* Exercise aim: The listing below should be copied in full, word for word.

== Provided material ==

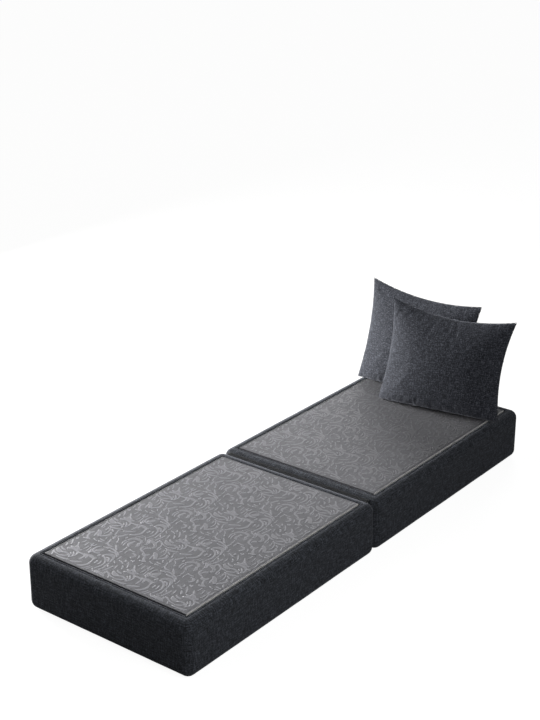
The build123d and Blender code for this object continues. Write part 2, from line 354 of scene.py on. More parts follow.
def open_cell_foam(name, shade):
    """Cut polyurethane foam. Its open cells, 1 to 2 mm wide, catch the light as fine dimples."""
    made, tree, place = start_material(name)
    cells = add(tree, "ShaderNodeTexVoronoi", {"Vector": place, "Scale": 1 / 0.0014})
    aged = add(tree, "ShaderNodeTexNoise", {"Vector": place, "Scale": 1 / 0.06, "Detail": 3.0})
    base = colour(shade)
    yellowed = (base[0] * 0.95, base[1] * 0.88, base[2] * 0.74, 1.0)
    stops = [(0.4, base), (0.7, yellowed)]
    looks = {
        "Base Color": add(tree, "ShaderNodeValToRGB", {"Fac": aged}, stops=stops),
        "Normal": add(tree, "ShaderNodeBump", {"Height": cells, "Strength": 0.6, "Distance": 0.0006}),
        "Roughness": 0.95,
    }
    return surface(made, looks)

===

* Full solution:
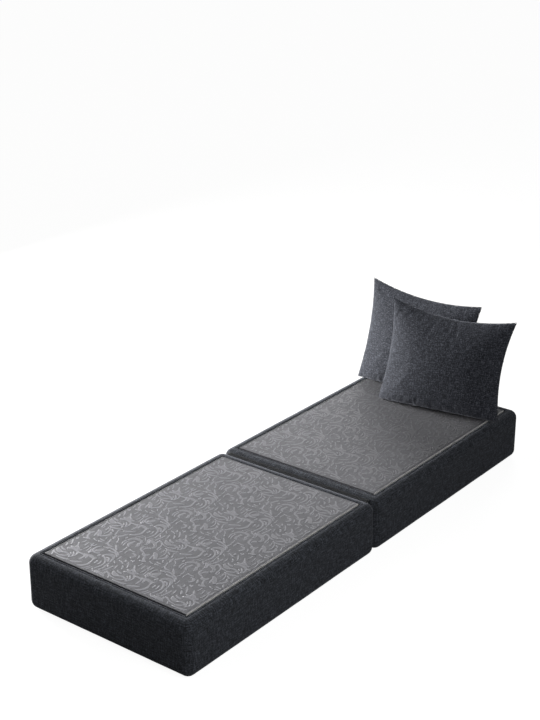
The build123d and Blender code for this object continues. Write part 2, from line 354 of scene.py on. More parts follow.
def open_cell_foam(name, shade):
    """Cut polyurethane foam. Its open cells, 1 to 2 mm wide, catch the light as fine dimples."""
    made, tree, place = start_material(name)
    cells = add(tree, "ShaderNodeTexVoronoi", {"Vector": place, "Scale": 1 / 0.0014})
    aged = add(tree, "ShaderNodeTexNoise", {"Vector": place, "Scale": 1 / 0.06, "Detail": 3.0})
    base = colour(shade)
    yellowed = (base[0] * 0.95, base[1] * 0.88, base[2] * 0.74, 1.0)
    stops = [(0.4, base), (0.7, yellowed)]
    looks = {
        "Base Color": add(tree, "ShaderNodeValToRGB", {"Fac": aged}, stops=stops),
        "Normal": add(tree, "ShaderNodeBump", {"Height": cells, "Strength": 0.6, "Distance": 0.0006}),
        "Roughness": 0.95,
    }
    return surface(made, looks)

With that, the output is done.